- [WHAT IS BEING ASKED]: Up to and including the line containing "crown_r = 4200; // [3500:100:6000]", please reproduce the lines of the listing below, starting from the top.

- [DATA SEGMENT]:
==*==
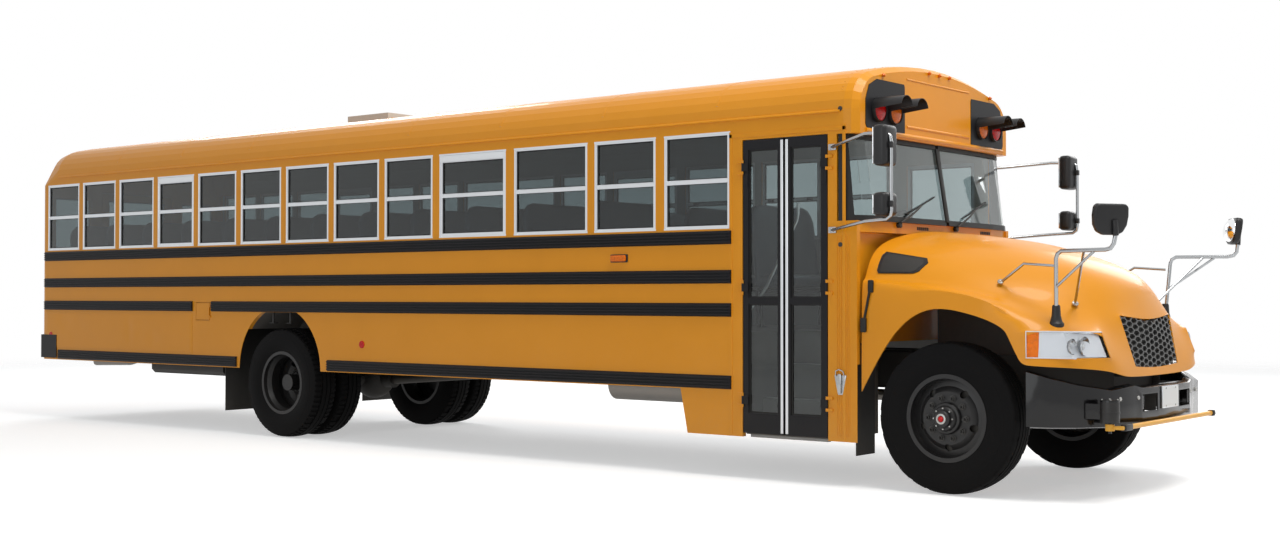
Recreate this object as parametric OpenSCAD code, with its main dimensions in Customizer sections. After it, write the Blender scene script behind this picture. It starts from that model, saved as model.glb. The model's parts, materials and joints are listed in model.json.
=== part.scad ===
// Conventional school bus: a hood and front axle ahead of a long passenger body.
// Millimetres. +X is forward, +Y is the driver's left, +Z is up and the ground is z = 0.
// Places along the bus are measured from the front axle, and in_frame() sets the front axle at axle_x.

/* [Overall] */
// Distance between the front and the rear axle
wheelbase = 7112; // [5900:10:8600]
// Width over the side sheets
body_w = 2438; // [2240:2:2930]
// Height of the roof's crown above the ground
roof_z = 3120; // [3000:10:3750]
// From the rear axle back to the rear face of the body
rear_overhang = 4250; // [3500:50:5100]

/* [Body shell] */
// Thickness of the walls, the roof and the end panels
wall_t = 45; // [36:1:56]
// Height of the passenger floor above the ground
floor_z = 1100; // [1080:5:1160]
// Height of the lower edge of the skirts
skirt_z = 655; // [545:5:785]
// Radius of the roof's edge
eave_r = 300; // [240:10:360]
// Radius of the roof's crown
crown_r = 4200; // [3500:100:6000]

/* [Windows and doors] */
// Height of the window sills
sill_z = 1878; // [1870:2:1900]
// Height of a side window
window_h = 729; // [600:1:740]
// Width of the entrance doorway
doorway_w = 750; // [700:10:800]
// Gap round the moving doors and lids
door_gap = 7; // [7:1:9]
// Width of the rear emergency door
rear_door_w = 940; // [780:10:1130]

/* [Wheels and axles] */
// Outer diameter of a tyre
tyre_d = 1054; // [1000:2:1060]
// Width of a tyre
tyre_w = 279; // [250:1:290]
// Diameter of the rim's bead seat
rim_d = 571.5; // [508:0.5:622]
// Distance between the two king pins
kingpin_span = 1700; // [1640:10:1760]

/* [Front end] */
// Thickness of the hood's shell
hood_t = 10; // [6:1:14]
// Thickness of the front bumper's sheet
bumper_t = 8; // [6:1:12]
// Length of the crossing arm
crossing_arm_l = 1730; // [1400:10:1760]
// Width of the stop sign across its flats
stop_sign_w = 450; // [380:10:460]

/* [Hidden] */

// The front axle's place, so that the whole bus is centred on the origin.
axle_x = 5074.5 + (wheelbase - 7112) / 2 + (rear_overhang - 4250) / 2;

// Scale of everything that spreads across the body's width
wide = body_w / 2438;
half_w = body_w / 2;
inner_w = half_w - wall_t;

// Stations along the bus
rear_x = -wheelbase - rear_overhang;
rear_corner_r = 100;
rear_cap_x = rear_x + 340;
doorway_x1 = -905;
doorway_x0 = doorway_x1 - doorway_w;
pillar_x = -830;
roof_front_x = -775;
cap_face_x = -650;
firewall_x = -700;
firewall_z = 1030;
cowl_panel_x = -665;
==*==
- [RESULT]:
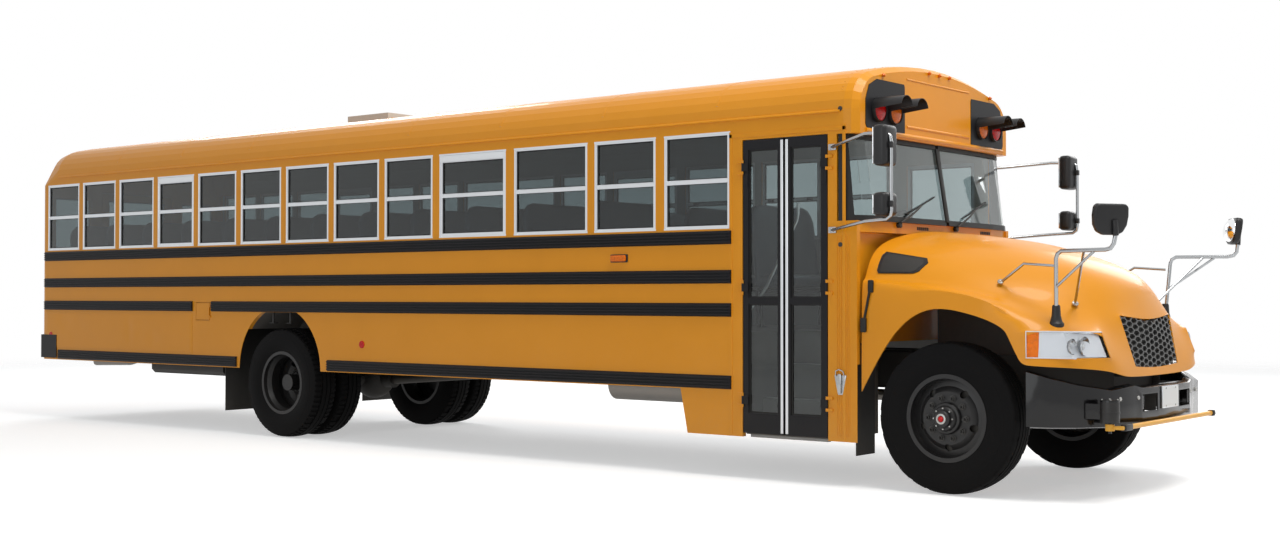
Recreate this object as parametric OpenSCAD code, with its main dimensions in Customizer sections. After it, write the Blender scene script behind this picture. It starts from that model, saved as model.glb. The model's parts, materials and joints are listed in model.json.
=== part.scad ===
// Conventional school bus: a hood and front axle ahead of a long passenger body.
// Millimetres. +X is forward, +Y is the driver's left, +Z is up and the ground is z = 0.
// Places along the bus are measured from the front axle, and in_frame() sets the front axle at axle_x.

/* [Overall] */
// Distance between the front and the rear axle
wheelbase = 7112; // [5900:10:8600]
// Width over the side sheets
body_w = 2438; // [2240:2:2930]
// Height of the roof's crown above the ground
roof_z = 3120; // [3000:10:3750]
// From the rear axle back to the rear face of the body
rear_overhang = 4250; // [3500:50:5100]

/* [Body shell] */
// Thickness of the walls, the roof and the end panels
wall_t = 45; // [36:1:56]
// Height of the passenger floor above the ground
floor_z = 1100; // [1080:5:1160]
// Height of the lower edge of the skirts
skirt_z = 655; // [545:5:785]
// Radius of the roof's edge
eave_r = 300; // [240:10:360]
// Radius of the roof's crown
crown_r = 4200; // [3500:100:6000]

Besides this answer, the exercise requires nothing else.